Old Mutual would keep a smaller, more wealth-management oriented business that invests in multi-asset strategies. This latter unit is closely integrated with its distribution platform and network of financial advisers. While not explicitly confirming the talks, Old Mutual said on Monday it now sees an “opportunity” to split its asset-management unit.

Buxton has his employer over a barrel, and you can see why he might feel this is a good time to strike. Old Mutual shares are trading at a discount to peers, bogged down by the company’s complexity across multiple businesses and geographies. UBS analysts put this conglomerate discount at about 10%.

Rocky Break-Up Road
Old Mutual’s share price has been hit by currency volatility and uncertainty over spin-off costs.

Old Mutual is part-way through trying to break itself up. With the asset-management business posting good results so far this year and the industry under pressure to bulk up and cut costs, there could be value to unlock in a buyout.

Old Mutual’s Wealth Division Underperforms
Return on equity has improved, but still lags.

But it leaves some headaches for Old Mutual: A deal would bring an extra hurdle for CEO Bruce Hemphill to reach his desired break-up, which had been geared towards the spin-off of Old Mutual Wealth — the combined asset management, distribution and financial advice business — in its entirety in 2018.

It’s not clear exactly how much the single-strategy funds contribute in terms of earnings, but breaking off £25 billion of assets could bring a cut in valuation. Old Mutual Wealth is said to be worth between £2 billion to £5 billion; there’s pressure on Hemphill to get close to the latter.

One optimistic scenario is that simplifying the business makes things clearer for potential buyers, investors and regulators. Hiving off proprietary fund managers could help narrow Old Mutual’s valuation discount against wealth manager St.
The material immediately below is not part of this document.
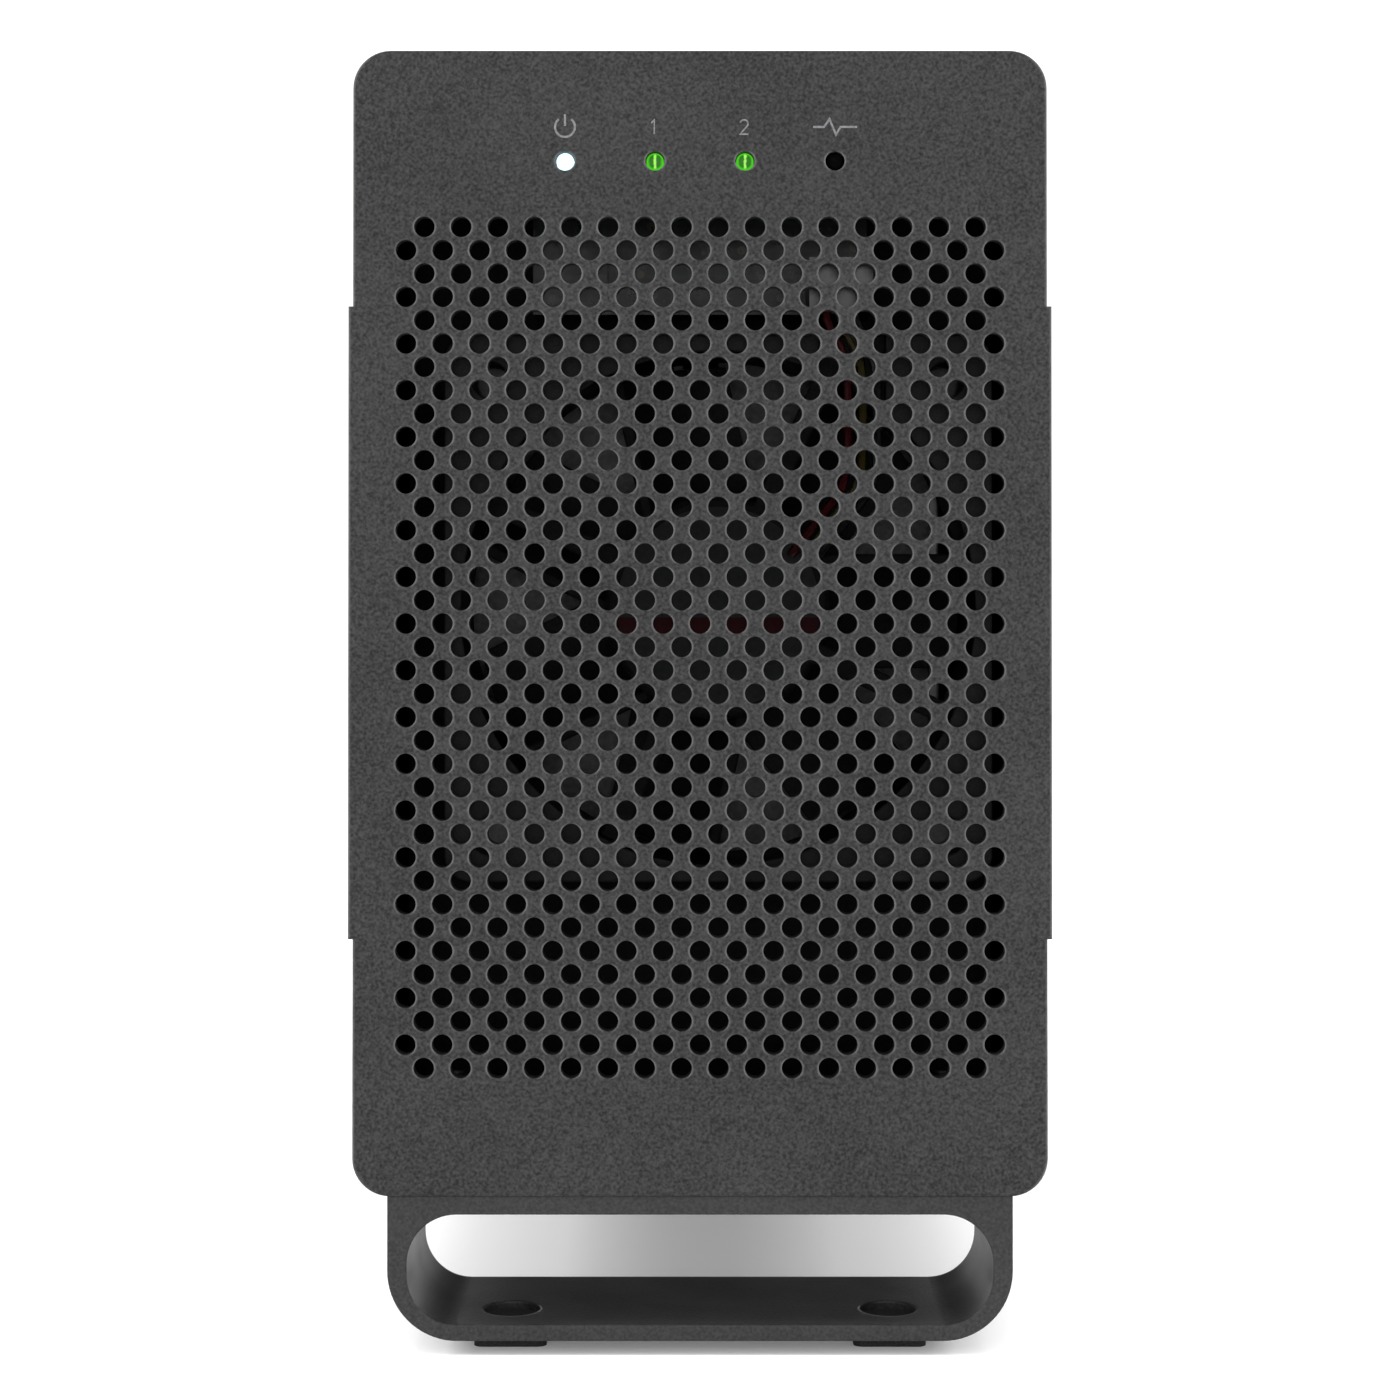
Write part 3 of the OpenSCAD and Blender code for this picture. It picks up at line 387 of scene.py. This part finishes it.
def slot_materials():
    """One material for each of the record's slots."""
    materials = {name: coated(name, **look) for name, look in SURFACES.items()}
    # The board's track and pad colours are darkened below a real board's, as painted shade inside the
    # case.
    materials["circuit_board"] = circuit("circuit_board", (0.003, 0.0065, 0.0045))
    materials["ribbon_grey"] = flat_cable("ribbon_grey", (0.32, 0.33, 0.34))
    return materials


def own_material(node):
    """A material that depends on where its node is: a lit pipe end, the fan's label, platters."""
    low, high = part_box(node)
    centre = (low + high) / 2
    if node == "light_pipe_power":
        return lit(node, *WHITE, 2.2, centre)
    if node.startswith("light_pipe_drive"):
        return lit(node, *GREEN, 1.0, centre)
    if node == "fan_label":
        dull_red = (0.045, 0.002, 0.006)
        return banded_label(node, (0.03, 0.031, 0.032), dull_red, centre.z - 2 * MM, 1.9 * MM)
    if node.endswith("platters"):
        return turned_metal(node, (0.78, 0.79, 0.8), 0.08, centre)
    return None


def dress_nodes():
    """Gives each CAD node its own material, or the one of its slot."""
    shared = slot_materials()
    for part in frame["record"]["subparts"]:
        materials = frame["nodes"][part["node"]].data.materials
        materials.clear()
        materials.append(own_material(part["node"]) or shared[part["material_slot"]])


dress_nodes()


# ---------- printed symbols ----------

print_ink = coated("print_ink", (0.15, 0.15, 0.155), 0.25, 0.3, 0.7, 0.004, specular=0.1)


def stroke(points, width):
    """Left and right edges of a line of even width through 2D points."""
    left, right = [], []
    for i, point in enumerate(points):
        before = points[max(i - 1, 0)]
        after = points[min(i + 1, len(points) - 1)]
        first = (Vector(point) - Vector(before)) if before != point else Vector(after) - Vector(point)
        second = (Vector(after) - Vector(point)) if after != point else first
        along = (first.normalized() + second.normalized()).normalized()
        side = Vector((-along.y, along.x))
        reach = width / 2 / max(0.5, side.dot(Vector((-second.y, second.x)).normalized()))
        left.append(Vector(point) + side * reach)
        right.append(Vector(point) - side * reach)
    return left, right


def printed(name, lines, centre_x, width):
    """Thin solid strokes on the front plate, as printing."""
    centre_z = TOP_Z - SYMBOL_DROP
    vertices, faces = [], []
    for points in lines:
        left, right = stroke(points, width)
        start = len(vertices)
        for a, b in zip(left, right):
            for y in (FRONT_Y - PRINT_THICKNESS, FRONT_Y):
                vertices.append((centre_x + a.x, y, centre_z + a.y))
                vertices.append((centre_x + b.x, y, centre_z + b.y))
        for i in range(len(points) - 1):
            p, q = start + 4 * i, start + 4 * (i + 1)
            faces += [(p, p + 1, q + 1, q), (p + 2, q + 2, q + 3, p + 3),
                      (p, q, q + 2, p + 2), (p + 1, p + 3, q + 3, q + 1)]
        end = start + 4 * (len(points) - 1)
        faces += [(start, start + 2, start + 3, start + 1), (end, end + 1, end + 3, end + 2)]
    mesh = bpy.data.meshes.new(name)
    mesh.from_pydata(vertices, [], faces)
    mesh.update()
    piece = bpy.data.objects.new(name, mesh)
    bpy.context.scene.collection.objects.link(piece)
    piece.data.materials.append(print_ink)
    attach(piece, "chassis")


def arc(radius, start, end, steps, centre=(0, 0)):
    """Points of an arc from the start angle to the end angle, in degrees."""
    turns = [math.radians(start + (end - start) * i / steps) for i in range(steps + 1)]
    return [(centre[0] + radius * math.cos(t), centre[1] + radius * math.sin(t)) for t in turns]


def print_power():
    """A ring that is open at the top, with a short bar in the gap."""
    ring = arc(1.08 * MM, 128, 412, 40)
    bar = [(0, 0.1 * MM), (0, 1.4 * MM)]
    printed("print_power", [ring, bar], -1.5 * LIGHT_STEP, SYMBOL_STROKE)


def print_digits():
    """1 and 2, over the lights of the two drives."""
    half = 0.78 * MM
    bowl = 0.42 * MM
    aside = 0.1 * MM
    one = [(-0.3 * MM, half - 0.35 * MM), (0.02 * MM, half), (0.02 * MM, -half)]
    two = arc(bowl, 165, -35, 14, (0, half - bowl)) + [(-bowl, -half), (bowl + 0.06 * MM, -half)]
    printed("print_1", [one], -0.5 * LIGHT_STEP - aside, DIGIT_STROKE)
    printed("print_2", [two], 0.5 * LIGHT_STEP - aside, DIGIT_STROKE)


def print_activity():
    """A level line with one pulse in its middle."""
    pulse = [(-2.4 * MM, 0), (-1.2 * MM, 0), (-0.6 * MM, 0.85 * MM), (0.1 * MM, -0.85 * MM),
             (0.6 * MM, 0), (2.4 * MM, 0)]
    printed("print_activity", [pulse], 1.5 * LIGHT_STEP, SYMBOL_STROKE)


print_power()
print_digits()
print_activity()


# ---------- stage, light and camera ----------

def flat_stage():
    """A plain pale floor that reaches well past the picture."""
    r = FLOOR_REACH
    mesh = bpy.data.meshes.new("floor")
    mesh.from_pydata([(-r, -r, 0), (r, -r, 0), (r, r, 0), (-r, r, 0)], [], [(0, 1, 2, 3)])
    floor = bpy.data.objects.new("floor", mesh)
    bpy.context.scene.collection.objects.link(floor)
    s = Shader("floor_paint")
    s.colour(s.ramp(s.noise(0.4), [(0.3, (0.88, 0.88, 0.88)), (0.7, (0.9, 0.9, 0.9))]))
    s.plain(Roughness=0.9, Specular_IOR_Level=0.1, Emission_Color=(1, 1, 1),
            Emission_Strength=FLOOR_GLOW)
    floor.data.materials.append(s.material)


def soft_light(name, place, target, size, power):
    """A rectangular light at place that faces target."""
    lamp = bpy.data.lights.new(name, "AREA")
    lamp.shape = "RECTANGLE"
    lamp.size, lamp.size_y = size
    lamp.energy = power
    holder = bpy.data.objects.new(name, lamp)
    holder.location = place
    holder.rotation_euler = (Vector(target) - Vector(place)).to_track_quat("-Z", "Y").to_euler()
    bpy.context.scene.collection.objects.link(holder)


def studio():
    """A white surround, a strip on each side of the front, one light over and one before it."""
    world = bpy.data.worlds.new("studio")
    world.use_nodes = True
    background = world.node_tree.nodes["Background"]
    background.inputs["Color"].default_value = (1, 1, 1, 1)
    background.inputs["Strength"].default_value = WORLD_STRENGTH
    bpy.context.scene.world = world
    middle = (cad_box[0] + cad_box[1]) / 2
    face = Vector((0, FRONT_Y, middle.z))
    strip_y = FRONT_Y - STRIP_AHEAD
    soft_light("left_strip", (-STRIP_ASIDE, strip_y, STRIP_HEIGHT), face, STRIP_SIZE, 4.5)
    soft_light("right_strip", (STRIP_ASIDE, strip_y, STRIP_HEIGHT), face, STRIP_SIZE, 3.0)
    soft_light("overhead", (0.0, 0.1, 1.1), middle, (1.0, 1.2), 5.0)
    soft_light("front_fill", (0.0, -1.0, 0.34), face, (0.9, 0.4), 1.6)


def place_camera():
    """A camera straight before the front plate, tilted up a little, with its picture shifted."""
    data = bpy.data.cameras.new("camera")
    data.sensor_width = 36.0
    data.lens = CAMERA_LENS
    data.shift_y = CAMERA_SHIFT
    data.clip_start = 0.01
    camera = bpy.data.objects.new("camera", data)
    camera.location = (0.0, FRONT_Y - CAMERA_DISTANCE, CAMERA_HEIGHT)
    camera.rotation_euler = (math.radians(90) + CAMERA_TILT, 0, 0)
    bpy.context.scene.collection.objects.link(camera)
    bpy.context.scene.camera = camera
    bpy.context.scene.view_settings.view_transform = "Standard"
    bpy.context.scene.view_settings.look = "None"


flat_stage()
studio()
place_camera()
James’s Place Plc, which has no proprietary investment managers, yet trades at 5.9 times book value compared with Old Mutual’s premium of 1.3.

It might also alleviate concerns over the potential conflicts of interest inherent in vertically integrated business models like Old Mutual Wealth. The Financial Conduct Authority said in June that it wouldn’t rule out more measures to tackle conflicts of interest in the industry.

But ultimately, Buxton appears to have backed his employers into a corner — and that may show up in the final price. Old Mutual has little choice but to engage, given the alternative might be losing not just a star fund manager but other key employees as well. Performance fees might suffer.

With a deadline even shorter than Brexit, Old Mutual is going to have to negotiate Buxit. The risk for shareholder is that an expensive divorce settlement complicates what was an already protracted breakup.